Foundation Medicine assay measures tumor mutational burden from blood
September 8, 2017 – CAMBRIDGE. Foundation Medicine, Inc. announced presentations at the European Society for Medical Oncology (ESMO) Annual Meeting highlighting validation data for its novel assay to measure tumor mutational burden from blood (bTMB). These presentations will highlight retrospective data analysis from Roche/Genentech’s Phase II POPLAR and Phase III OAK studies that enabled analytic and clinical validation for the bTMB assay. The studies demonstrate that high bTMB as measured by Foundation Medicine’s assay is associated with response to atezolizumab in individuals with previously-treated non-small cell lung cancer (NSCLC), potentially offering a new option to expand personalized care options for patients with advanced cancer.
Based on these findings, Foundation Medicine also announced today that its bTMB assay will be integrated as part of Roche/Genentech’s prospective, randomized Phase III Blood First Assay Screening Trial (BFAST) as a companion diagnostic assay to investigate bTMB as a non-invasive biomarker of response to first-line atezolizumab in advanced NSCLC patients.
“Foundation Medicine has previously shown that measuring tumor mutational burden from tissue samples can help reliably predict responses to immunotherapies. However, a critical need exists for measuring TMB via a non-invasive solution for cancer patients for whom tissue is not available or when a biopsy is not feasible,” said Vincent Miller, M.D., chief medical officer at Foundation Medicine. “Our data at ESMO provide the first evidence that response to immunotherapy can be predicted using only a blood sample and we’re pleased that we recently received FDA clinical trial approval for the Phase III study to validate bTMB as a biomarker in first-line immunotherapy. Based on the study results, we expect further development of our bTMB assay as a companion diagnostic, providing an important predictive and complementary solution to FoundationACT® liquid biopsy, and ultimately enabling physicians to make informed selection of targeted or immunotherapy treatments in the absence of tissue.”
In the studies presented at ESMO, Foundation Medicine’s bTMB assay was analytically validated to determine TMB with high precision and accuracy from as little as one percent tumor content in a blood sample. The assay was used to retrospectively analyze a total of 794 plasma samples from the Phase II POPLAR and Phase III OAK clinical trials. The analysis showed that atezolizumab demonstrated a clear benefit for overall survival. Additionally, there was a correlation between patients with high bTMB in those studies and longer progression-free survival (PFS) when treated with atezolizumab. In addition, bTMB was not found to correlate with PD-L1 expression levels as measured by tissue-based immunohistochemistry, suggesting that bTMB, like tissue TMB, provides independent and critical predictive information in addition to the information furnished by PD-L1 testing.

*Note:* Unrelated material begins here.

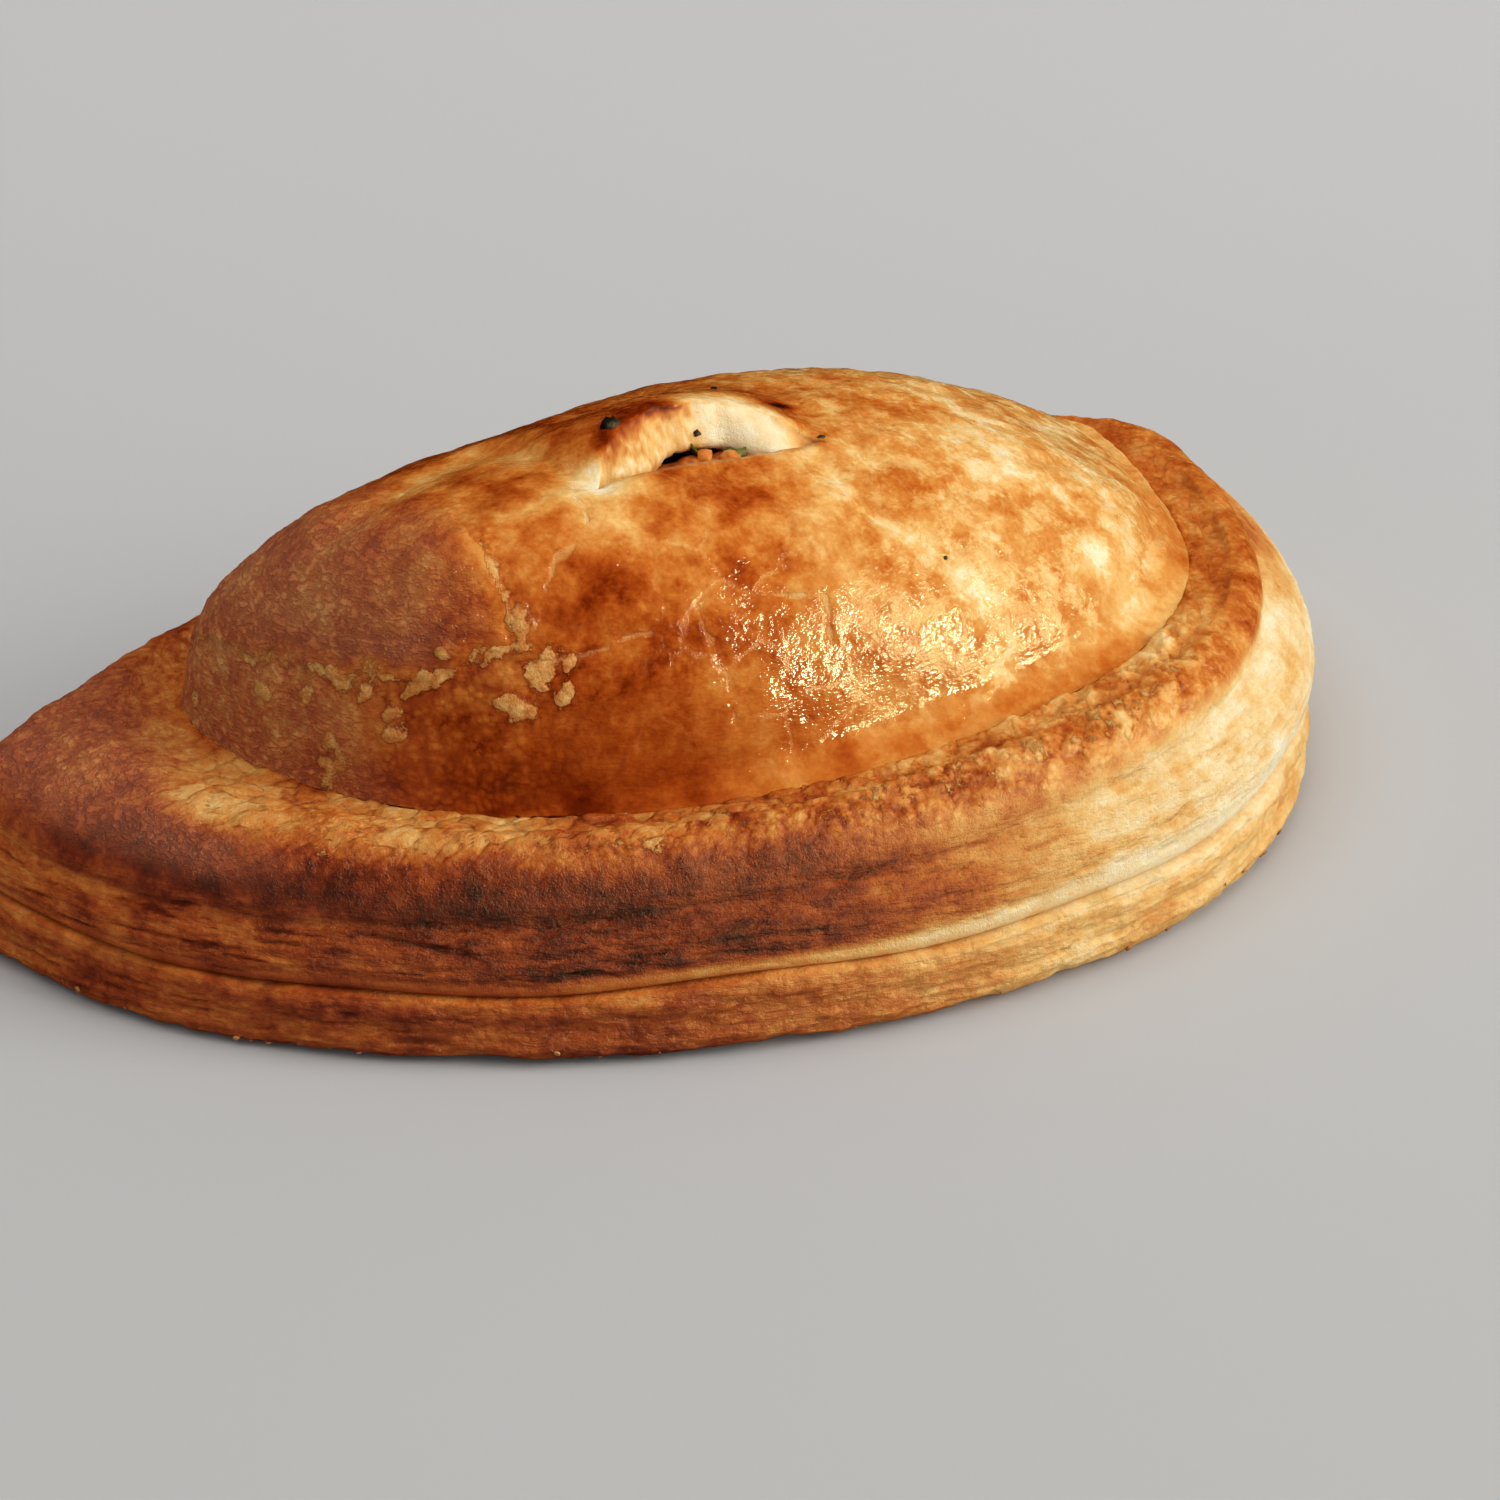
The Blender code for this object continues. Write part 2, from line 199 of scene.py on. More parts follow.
def lid_height(x, share, channel):
    """Smooth height of the lid: share is 1 at its foot and 0 at its ridge, channel the share at its foot that
    rises gently before the flank does."""
    fall = 1 - LID_END_FALL * ((x - LID_PEAK_X) / (TIP_TO_TIP / 2)) ** 2
    flank = LID_RISE * fall * (1 - np.clip(share / (1 - channel), 0, 1) ** LID_POWER) ** LID_FULLNESS
    gentle = CHANNEL_RISE * np.clip((1 - share) / channel, 0, 1) ** 1.5
    ease = blend(*CHANNEL_EASES, smooth(x, -0.050, 0.030))
    return blend(*FOOT_HEIGHTS, from_left(x)) + (flank**ease + gentle**ease) ** (1 / ease)


def foot_channel(foot):
    """Share of each spoke that the channel at the foot takes: narrow behind, widest at the right front."""
    back, front, right = CHANNEL_WIDTHS
    widest = band(foot[:, 0], -0.020, 0.020, 0.052, 0.070)
    return blend(back, blend(front, right, widest), smooth(-outward(foot)[:, 1], -0.2, 0.7))


print("top of the plain lid, mm:", mm(lid_height(LID_PEAK_X, 0, CHANNEL_WIDTHS[0])))

# %% [markdown]
# ## Unevenness and solids
# Nothing on a baked crust is even, so every surface is pushed along its own outward direction by smooth
# noise of several sizes. Noise is worked out in the object's space, so it has no seams and each piece gets
# the same grain. A piece is a stack of rings with as many points in each: its faces are even, and take
# relief well.

# %% Noise of several kinds
def noise_places(points, size, seed):
    """Where the points lie in the noise, for lumps of about the size, one number or one for each axis."""
    return (points / size + np.array([7.3, 3.1, 5.7]) * seed).tolist()


def soft_noise(points, size, seed):
    """Smooth unevenness from -1 to 1."""
    return np.array([noise.noise(place) for place in noise_places(points, size, seed)])


def rough_noise(points, size, seed, layers=3):
    """Unevenness whose lumps carry smaller lumps."""
    return np.array([noise.fractal(place, 0.9, 2.1, layers) for place in noise_places(points, size, seed)])


def patchy(points, size, seed, middle, amount):
    """Share from 0 to 1 that varies about the middle."""
    return np.clip(middle + amount * soft_noise(points, size, seed), 0, 1)


def wandering(points, amount, size, seed):
    """The points pushed about, so that whatever they are measured against gets a ragged outline."""
    return points + amount * np.column_stack([soft_noise(points, size, seed + axis) for axis in range(3)])


def blisters(points, size, seed):
    """Height of rounded scales from 0 between them to 1 on top, and a number for each scale."""
    cells = [noise.voronoi(place) for place in noise_places(points, size, seed)]
    height = [distances[1] - distances[0] for distances, _ in cells]
    return np.clip(height, 0, 1), np.array([noise.cell(centres[0] * 31.7) for _, centres in cells])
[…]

The bTMB assay validation presentations will take place during the following times:
Abstract #1295O — Blood-based biomarkers for cancer immunotherapy: Tumor mutational burden in blood (bTMB) is associated with improved atezolizumab (atezo) efficacy in 2L+ NSCLC (POPLAR and OAK), Sept 8, 4:00pm - 5:30pm, Madrid Auditorium (Oral Presentation)
Abstract #102P — Analytic validation of a next generation sequencing assay to identify tumor mutational burden from blood (bTMB) to support investigation of an anti-PD-L1 agent, atezolizumab, in a first line non-small cell lung cancer trial (BFAST), Sept 11, 1:15pm - 2:15pm, Hall 8 (Poster Presentation)
In totality, the company and its collaborators will present a total of 19 studies at the ESMO Annual Meeting, including three oral presentations, seven poster discussions and nine posters, which support the integration of comprehensive genomic profiling (CGP) and biomarkers such as tissue- and blood-based TMB to help guide personalized cancer care. These new data include insights into the landscape of tissue-based TMB across various types of cancer, which may help further stratify molecular subtypes of disease and guide more personalized treatment. Results will be presented from a study of more than 80,000 solid tumors, a study of more than 22,000 gastrointestinal cancers and a study of more than 2,000 melanoma cases (the largest known cohort of metastatic melanoma cases with comprehensive genomic profiling released to date). Together these results reveal pan-tumor and disease-specific alterations that may inform rational selection of immunotherapy.
Furthermore, new studies show the prevalence of TMB in subtypes of certain cancers where immunotherapy is not often considered, such as breast and thymic cancers. These findings may help expand the utility of TMB into new indications.